1 So far as the requests to charge are concerned, it is evident that the requests were proper. It must always be remembered that the Circuit Judge, in laying down certain propositions as embodying correct law, is obliged to confine himself in so doing to the case as made before him by the pleadings and evidence. This Court has held that the provision of the present Constitution, which compels a Circuit Judge to declare the law, while its language is, “shall declare the law,” means “shall declare the law applicable to the case then before him.” When these requests, embodied in the first and second grounds of appeal, are considered in connection with the facts developed at the trial, it is manifest that such requests were entirely proper. This Court has repeatedly held that when lands are not worth more than $1,000, the sheriff has no right to levy upon and sell the same; that any sale thereof made by him is a nullity, unless for the purchase money, for taxes, &c., as expressly excepted in the Constitution, where it creates this “exemption.” Cantrell v. Fowler, 24 S. C., 424; Ketchin v. McCarley, 26 S. C., 1; Bradford v. Buchanan, 39 S. C., 237, and other cases. That the facts in proof show that Parrott was the head of the family, there can be no question. Louise Mims, nee Parrott, was as much the adopted child of Alonzo W. Parrott in 1896, when the land was sold, and in 1897, when the suit was brought, as she was in 1885, when the act of the General Assembly was passed by which she became the adopted child of Alonzo W. Parrott and Julia, his wife; but the question of adoption will be considered directly in passing upon another ground of appeal.
*4942 *493The fifth ground of appeal raises the question that his Honor, the Circuit Judge, was in error in the restrictions he placed upon the position an adopted child bears in its relation to the head of a family. It seems that the trial Judge was unwilling to accord the same position in a family *494to an adopted child as a child of the blood. Why should there arise any such difference in the law? One originates in nature and one in choice — but the same result obtains in each instance. Each is legally entitled to be regarded as a member of the family while the head of the family is alive, and each one at the death of the head of the family is entitled to stand as an heir. His Honor, the Circuit Judge, seemed to be inclined, judging from the language employed by him in his charge to the jury, to require that there must be some dependence of the adopted child for its support and maintenance on the adopting parent, in order for such adopted child to be regarded as a member of a family, when a homestead was to be allowed the head of such family. But such view is not sound; in order to maintain it, it would be necessary that there should be recognized a difference, in the eye of the law, between a child born to one and a child adopted by one.
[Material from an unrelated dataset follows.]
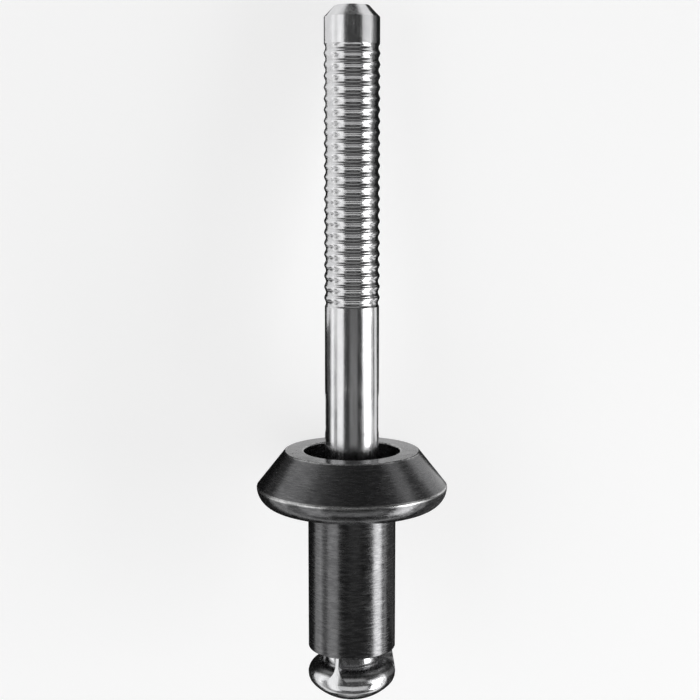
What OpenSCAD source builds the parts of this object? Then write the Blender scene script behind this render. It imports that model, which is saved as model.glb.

3 The third and fourth grounds of appeal raise the question as to whether, in an action to recover the possession of a tract of land from another, when it is in proof that the possession of the defendant is not as owner, but as lessee, the Circuit Judge should have instructed the jury that they might find by their verdict that the plaintiff was entitled to possession. This was error; in all suits of the character of that at bar, the plaintiff is restricted to a verdict in strict subordination of the plaintiff’s right of possession, and it is perfectly competent for a defendant to show that title to said land in controversy is in one person and the right of possession is in another person, which in neither case is that of the plaintiff. The Circuit Judge erred in his direction to the jury, as here complained of.
The sixth and seventh exceptions are covered by the observations already made. It follows that there must be a reversal of the judgment, and a new trial.
It is the judgment of this Court, that the judgment of the Circuit Court be reversed, and that the action be remitted to the Circuit Court for a new trial.